(Items listed in a dataset)

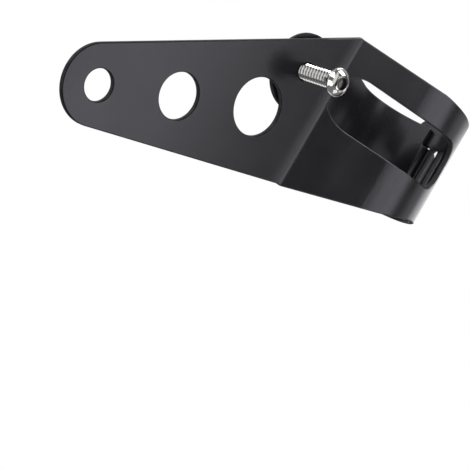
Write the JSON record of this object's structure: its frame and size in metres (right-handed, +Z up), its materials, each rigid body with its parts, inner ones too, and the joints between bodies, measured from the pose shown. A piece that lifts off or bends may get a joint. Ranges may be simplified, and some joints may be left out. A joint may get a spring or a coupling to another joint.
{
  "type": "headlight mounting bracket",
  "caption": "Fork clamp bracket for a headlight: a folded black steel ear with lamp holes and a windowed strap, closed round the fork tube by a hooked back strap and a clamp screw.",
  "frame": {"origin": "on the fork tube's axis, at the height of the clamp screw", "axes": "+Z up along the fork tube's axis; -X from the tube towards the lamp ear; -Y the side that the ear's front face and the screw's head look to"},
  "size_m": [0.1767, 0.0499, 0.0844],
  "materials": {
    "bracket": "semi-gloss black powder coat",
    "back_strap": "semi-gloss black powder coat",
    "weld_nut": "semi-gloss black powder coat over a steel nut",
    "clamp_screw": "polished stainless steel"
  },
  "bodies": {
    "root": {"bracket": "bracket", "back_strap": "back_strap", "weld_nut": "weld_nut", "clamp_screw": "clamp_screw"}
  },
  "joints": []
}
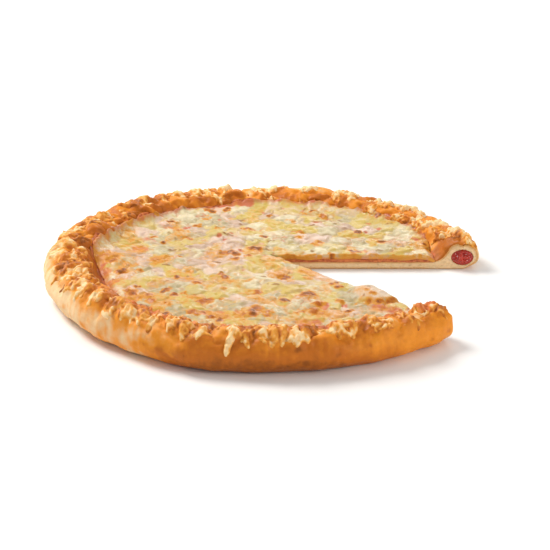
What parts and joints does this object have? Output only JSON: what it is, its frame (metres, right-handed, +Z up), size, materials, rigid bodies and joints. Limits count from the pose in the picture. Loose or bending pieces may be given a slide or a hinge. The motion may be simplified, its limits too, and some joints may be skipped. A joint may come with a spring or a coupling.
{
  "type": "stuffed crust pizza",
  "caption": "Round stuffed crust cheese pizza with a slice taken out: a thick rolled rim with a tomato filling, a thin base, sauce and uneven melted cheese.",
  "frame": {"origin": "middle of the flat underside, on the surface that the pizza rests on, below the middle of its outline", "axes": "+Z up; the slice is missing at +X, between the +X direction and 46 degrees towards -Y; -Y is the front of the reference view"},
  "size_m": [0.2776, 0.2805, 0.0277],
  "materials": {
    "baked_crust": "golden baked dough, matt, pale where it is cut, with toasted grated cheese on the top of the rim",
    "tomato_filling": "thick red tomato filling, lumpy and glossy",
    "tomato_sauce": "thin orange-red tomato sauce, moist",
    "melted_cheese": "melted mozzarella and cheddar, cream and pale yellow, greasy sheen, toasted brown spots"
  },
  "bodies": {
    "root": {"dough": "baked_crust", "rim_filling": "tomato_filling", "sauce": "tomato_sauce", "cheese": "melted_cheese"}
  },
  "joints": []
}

Task directions: Note each line of the entries that has "handed" in it, and copy those lines.

Response to this exercise:
Write the JSON record of this object's structure: its frame and size in metres (right-handed, +Z up), its materials, each rigid body with its parts, inner ones too, and the joints between bodies, measured from the pose shown. A piece that lifts off or bends may get a joint. Ranges may be simplified, and some joints may be left out. A joint may get a spring or a coupling to another joint.
What parts and joints does this object have? Output only JSON: what it is, its frame (metres, right-handed, +Z up), size, materials, rigid bodies and joints. Limits count from the pose in the picture. Loose or bending pieces may be given a slide or a hinge. The motion may be simplified, its limits too, and some joints may be skipped. A joint may come with a spring or a coupling.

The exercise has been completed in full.